Dead Rhetoric: You are going to be hitting the 70,000 Tons of Metal cruise very soon. I know you’ve done it before, so what are you looking forward to being able to do the second time around?
van Giersbergen: I have such an honest but bad answer in mind [laughs]…unlimited pancakes! I’m such a sucker for American pancakes, that’s what I like to do [on the cruise]. I really like the mood and the vibe on the festival. It’s just one big family, partying together. I think that is what I am looking forward to again. Seeing the other bands too, of course. There are a lot of bands that we are friends with, that will be on the cruise. Orphaned Land, for example. But also Serenity, and Orden Ogan – whom we toured with. It’s really cool to have this one big gathering of family and friends. A party that lasts almost a week on a cruise ship in the Caribbean Sea. It doesn’t get any better than that.
Dead Rhetoric: Outside of 70,000 Tons and a few dates after that – do you have any other plans in the works, particularly any US-based plans?
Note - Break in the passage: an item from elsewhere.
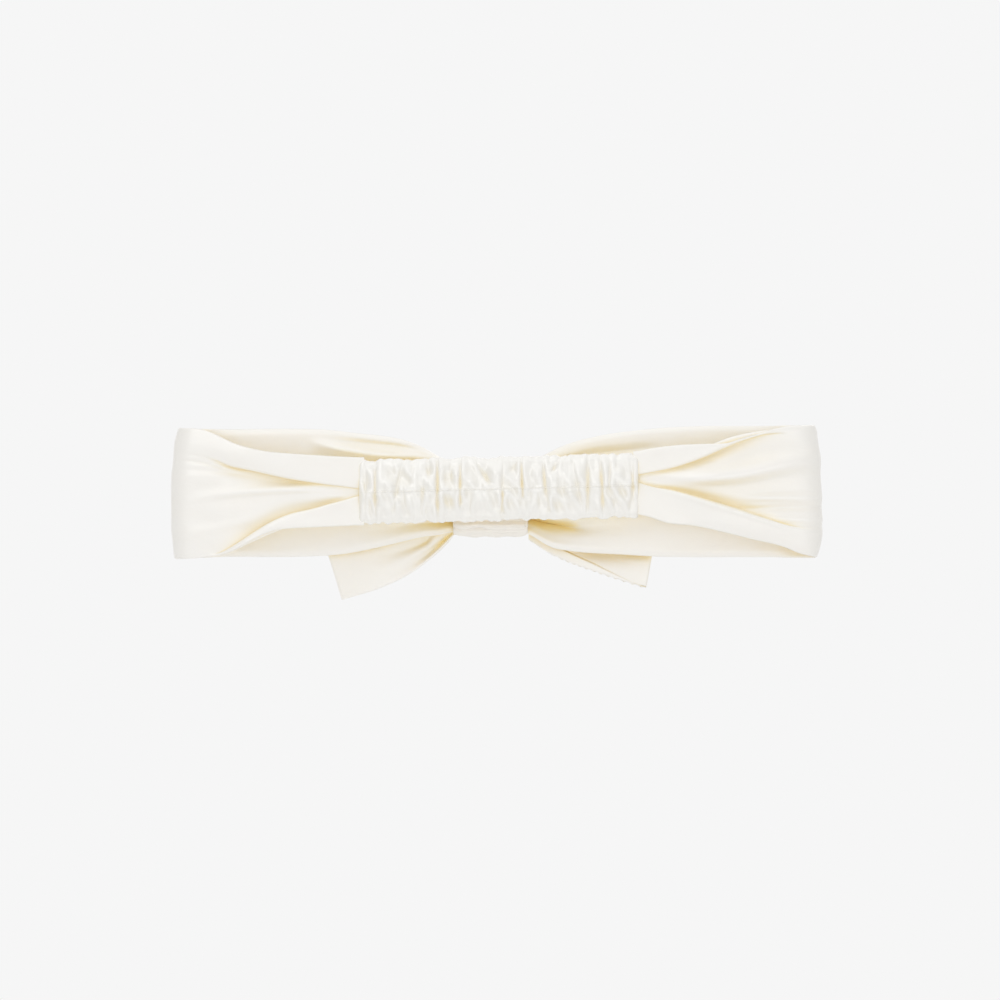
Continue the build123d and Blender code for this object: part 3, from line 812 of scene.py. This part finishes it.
def knot_wrap():
    """The short pleated strip that wraps the gathers, lapped and sewn low on the back."""
    half_x = (KNOT_HIGH[0] - KNOT_LOW[0]) / 2
    half_y, middle_y = (KNOT_HIGH[1] - KNOT_LOW[1]) / 2, (KNOT_HIGH[1] + KNOT_LOW[1]) / 2
    half_z = (KNOT_HIGH[2] - KNOT_LOW[2]) / 2
    x = np.linspace(-half_x, half_x, 130)[:, None]
    turn = np.linspace(0, 2 * pi, 220, endpoint=False)[None, :]  # 0 is the back, a quarter is the bottom
    back, down = np.cos(turn), np.sin(turn)
    squareness = 0.72  # 1 would be an ellipse, and less is squarer
    y = -np.sign(back) * np.abs(back) ** squareness
    z = -np.sign(down) * np.abs(down) ** squareness
    front = np.clip(-back, 0, 1)
    # folds run round the strip and lean a little across the front
    across = x / half_x + 0.10 * np.sin(turn) * front
    folds = np.abs(np.sin(pi * (2.1 * across + 0.35 + 0.15 * np.sin(2 * turn + 0.6)))) ** 0.7
    fold_depth = 0.06 + 1.44 * smoothstep(0.0, 0.6, front)
    depth = fold_depth * (folds - 0.75) + 0.20 * ripples(x, turn * 9, 90, (7.0, 16.0))
    flat_share = 0.72  # beyond this share of its width the strip rounds off
    side_round = 1.3 * np.clip(np.abs(x) / half_x - flat_share, 0, 1) ** 2 / (1 - flat_share) ** 2
    # the strip's end laps over its start, low on the back
    angle = np.arctan2(down, back)
    lap_start, lap_edge = 0.52, 0.53
    lap = 0.9 * smoothstep(lap_start, 0.60, angle) * (1 - smoothstep(0.60, 1.5, angle))
    sag = 1.7 * np.exp(-(((angle - 0.85) / 0.5) ** 2))
    # two creases below the lap, which wander a little
    wander = 0.05 * np.sin(x / 3.7) + 0.03 * np.sin(x / 1.6 + 1)
    first = np.exp(-(((angle - 0.84 - wander) / 0.08) ** 2))
    second = np.exp(-(((angle - 1.14 + 0.6 * wander) / 0.08) ** 2))
    turned = -1.9 * first - 1.5 * second
    swell = depth - side_round + lap + turned
    waist = 1 - 0.05 * (1 - np.abs(x) / half_x) * front
    points = np.stack([
        KNOT_X + x + 0 * turn,
        middle_y + (half_y - 1.0) * y + swell * -back - sag,
        KNOT_Z + (half_z - 0.9) * waist * z - swell * down,
    ], axis=2)
    thickness = rounded_edges(130, 2 * half_x, DOUBLED, 0.8)[:, None]
    wrap = cloth_shell("knot_wrap_strip", points[:, ::-1], thickness, [WRAP, LINING], closed_v=True)
    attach(wrap, "knot")
    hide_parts("knot_wrap")
    edge = int(np.argmin(np.abs(turn[0] - lap_edge)))
    out, slant = np.array([0.0, -0.60, -0.36]), np.array([0.9, 0, 0])
    runs = []
    for place in np.linspace(-half_x + 2.0, half_x - 2.0, 11):
        i = int(np.argmin(np.abs(x[:, 0] - place)))
        low, high = points[i, edge - 2], points[i, edge + 4]
        runs.append([low + out + (high - low + slant) * t for t in np.linspace(0, 1, 5)])
    row = threads("wrap_stitch_thread", runs, WRAP_THREAD, THREAD)
    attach(row, "knot")
    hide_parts("wrap_stitches")


TAIL_ROOT = -1.5  # each tail starts this far inside the knot's side
TAILS = {
    # By distance from the knot's side: the lower edge, the upper edge and the right tail's turned lip.
    # "end" is how far out the slanted end lies at the lower and at the upper edge.
    # Each pucker is where it lies across the tail, its depth, its width, and how far out it starts and ends.
    -1: {"lower": [(TAIL_ROOT, -14.6), (2.4, -19.0), (9.8, -25.8), (17.2, -30.9), (26.5, -35.2),
                   (41.2, -39.8)],
         "upper": [(TAIL_ROOT, -4.4), (1.1, -3.4), (14.0, -0.6), (28.0, 0.5), (53.0, -2.0)],
         "end": (41.2, 53.0),
         "puckers": [(0.13, 2.2, 0.10, -1, 28), (0.33, 2.0, 0.085, 6, 34), (0.56, 0.9, 0.09, -1, 20),
                     (0.8, 0.9, 0.08, -1, 20)]},
    1: {"lower": [(TAIL_ROOT, -16.8), (2.5, -19.8), (8.4, -23.2), (24.7, -29.6), (42.3, -35.4)],
        "upper": [(TAIL_ROOT, -4.4), (1.1, -3.4), (13.0, -0.6), (26.0, 0.5), (48.5, -2.0)],
        "end": (42.3, 48.5), "lip": [(TAIL_ROOT, 2.6), (8, 4.0), (20, 3.2), (32, 1.8), (42, 0.6)],
        "puckers": [(0.22, 0.9, 0.09, -1, 16), (0.5, 1.4, 0.09, -1, 24), (0.78, 1.2, 0.08, -1, 24)]},
}
TAIL_LEAN = 2.2  # degrees
TAIL_COLUMNS, TAIL_ROWS = 110, 90


def tail(side, name, hinge):
    """One tail: the doubled strip fans out from the knot in radiating puckers to its slanted end."""
    shape = TAILS[side]
    lower, upper = curve_through(shape["lower"]), curve_through(shape["upper"])
    low_end, high_end = shape["end"]
    along = np.linspace(0, 1, TAIL_COLUMNS)[:, None]
    across = np.linspace(0, 1, TAIL_ROWS)[None, :]  # from the lower edge to the upper one
    reach = TAIL_ROOT + along * ((low_end + (high_end - low_end) * across) - TAIL_ROOT)
    width = upper(reach) - lower(reach)
    height = lower(reach) + width * across
    # puckers start deep at the knot and die out along the tail
    out = -0.3 * ripples(reach, height, 120 + side, (34, 26)) * smoothstep(0, 12, reach)
    for place, depth, spread, near, far in shape["puckers"]:
        fade = smoothstep(near, near + 4, reach) * (1 - smoothstep(near + 4, far, reach))
        out = out + depth * fade * np.exp(-(((across - place) / spread) ** 2))
    droop = 0.0016 * np.clip(reach - 8, 0, None) ** 2 * (1 - across)
    if side > 0:
        # it hangs back a little where it comes out under the band
        out = out + 1.2 * smoothstep(12, 22, reach) * np.exp(-(((height + 20) / 5) ** 2))
        # the lower edge turns up towards the band: the strip below the fold line comes round in front
        turned = curve_through(shape["lip"])(reach) / np.maximum(width, 1)
        share = across * (1 + turned) - turned  # below zero is the part in front of the fold
        behind, before = np.clip(share, 0, 1), np.clip(-share, 0, 1)
        height = lower(reach) + width * (behind + before)
        out = out * smoothstep(0, 0.25, behind + before)
        roll = 0.3 * (1 - np.exp(-before * width / 1.2)) + 0.08 * before * width
        out = out - np.where(share < 0, roll, 0)
    points = np.stack([
        hinge[0] + side * reach,
        hinge[1] + out + droop - np.tan(radians(TAIL_LEAN)) * reach,
        height,
    ], axis=2)
    points = blur(blur(points, 3, 1), 1, 0)
    if side < 0:
        points = points[:, ::-1]  # so that the outer face is outside
    thickness = rounded_edges(TAIL_ROWS, 36.0, DOUBLED, 0.9)[None, :]
    ends = np.sqrt(np.clip(1 - np.clip(along * 45 - 44.1, 0, 1) ** 2, 0.02, 1))  # its cut end is thinner
    blade = cloth_shell(f"{name}_tail", points, thickness * ends, [LINING, LINING])
    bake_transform(blade)
    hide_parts(f"{name}_tail_outer", f"{name}_tail_lining")


# -------- camera, light and floor

scene = bpy.context.scene
# the surround's brightness by height of view: -1 is straight down, 0 level and 1 straight up
SURROUND = [(-0.5, 0.93), (-0.22, 0.922), (0.22, 0.922), (0.36, 0.77), (0.6, 0.82), (0.85, 1.12)]
SIDES = 0.8  # how much of that is left at both sides
# name, place, size and power in watts
LIGHTS = [
    ("key_light", (-0.35, -0.90, 0.60), 0.5, 0.75),
    ("fill_light", (0.20, -1.00, -0.15), 0.5, 0.38),
    ("back_key_light", (0.35, 0.90, 0.60), 0.5, 0.7),
]


def look(name, place, target, data):
    """Adds a camera or light at place, pointing at target, both in metres."""
    thing = bpy.data.objects.new(name, data)
    scene.collection.objects.link(thing)
    thing.location = place
    thing.rotation_euler = (Vector(target) - Vector(place)).to_track_quat("-Z", "Y").to_euler()
    return thing


def studio():
    """The camera straight behind the closed band, the surround, three softboxes and the floor."""
    lens = bpy.data.cameras.new("camera")
    lens.lens, lens.sensor_width = 100.0, 36.0
    width_seen = 0.3698  # what the view spans at the object
    distance = width_seen / 2 / (lens.sensor_width / 2 / lens.lens)
    aim = (0.0013, 0.0, -0.0024)  # the middle of the photo's frame
    scene.camera = look("camera", (aim[0], -distance, aim[2]), aim, lens)

    # a pale backdrop all round, from below the object to its height, darker above it and brightest overhead
    world = bpy.data.worlds.new("studio")
    scene.world = world
    world.use_nodes = True
    nodes, links = world.node_tree.nodes, world.node_tree.links
    direction = nodes.new("ShaderNodeTexCoord")
    parts = nodes.new("ShaderNodeSeparateXYZ")
    links.new(direction.outputs["Generated"], parts.inputs["Vector"])
    steps = nodes.new("ShaderNodeValToRGB")
    ramp = steps.color_ramp.elements
    while len(ramp) < len(SURROUND):
        ramp.new(0.5)
    for stop, (place, grey) in zip(ramp, SURROUND):
        stop.position, stop.color = (place + 1) / 2, (grey / 2, grey / 2, grey / 2, 1)
    links.new(ranged(nodes, links, parts.outputs["Z"], (-1.0, 1.0)), steps.inputs["Fac"])
    # both far ends of the room are darker, so the side folds shade off
    aside = nodes.new("ShaderNodeMath")
    aside.operation = "ABSOLUTE"
    links.new(parts.outputs["X"], aside.inputs[0])
    dim = ranged(nodes, links, aside.outputs[0], (0.45, 0.85), (2.0, 2.0 * SIDES))
    links.new(steps.outputs["Color"], nodes["Background"].inputs["Color"])
    links.new(dim, nodes["Background"].inputs["Strength"])
    scene.cycles.diffuse_bounces = 12  # light has to find its way out of the folds
    scene.view_settings.view_transform = "Standard"

    for name, place, size, power in LIGHTS:
        light = bpy.data.lights.new(name, "AREA")
        light.shape, light.size, light.energy = "SQUARE", size, power
        look(name, place, (0, 0, 0), light)

    radius, level = 0.3, -0.25
    bpy.ops.mesh.primitive_circle_add(vertices=96, radius=radius, fill_type="NGON", location=(0, 0, level))
    floor = bpy.context.object
    floor.name = "floor"
    paper, _, _, shader, _ = blank("floor_paper")
    shader.inputs["Base Color"].default_value = (0.94, 0.94, 0.94, 1)
    shader.inputs["Roughness"].default_value = 0.9
    floor.data.materials.append(paper)


studio()
for side, name in ((-1, "left"), (1, "right")):
    pleated, gathered = half_band(side, name)
    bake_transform(pleated)
    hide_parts(f"back_{name}_outer", f"back_{name}_lining", f"{name}_upper_flap",
                f"{name}_lower_flap", f"{name}_fold_outer", f"{name}_fold_lining", f"front_{name}_outer",
                f"front_{name}_lining")
    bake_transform(gathered)
    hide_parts("front_gather_outer", "front_gather_lining")
elastic_casing()
knot_wrap()
for side, name, hinge in ((-1, "left", TAIL_LEFT), (1, "right", TAIL_RIGHT)):
    seam_allowance(side, name)
    tail(side, name, hinge)
# the CAD pieces that stay: nothing in scene.py replaces them
for node, material in (("woven_elastic", ELASTIC), ("tail_root", INNER)):
    for slot in frame["nodes"][node].material_slots:
        slot.material = material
van Giersbergen: [Laughs] We get this question so often…I think, in the nearby future, we will be able to give you an answer you will like to hear, but not now. We are looking to return to the US, and it looks hopeful. More pancakes!
Dead Rhetoric: I remember you had a few dates set for last fall that ultimately fell through due to visa issues…
van Giersbergen: Yes, that’s true. It bummed us out so much. We were really looking forward to returning and there were a lot of people that had written to us who bought tickets and were so excited to see us. Then this whole thing came up – but one doesn’t simply walk into customs and say, “Do you know who we are?” [Laughs] Well, you can do that, but it’s more a guarantee that you won’t get your visa at all. So we decided not to do that, and give it another try later.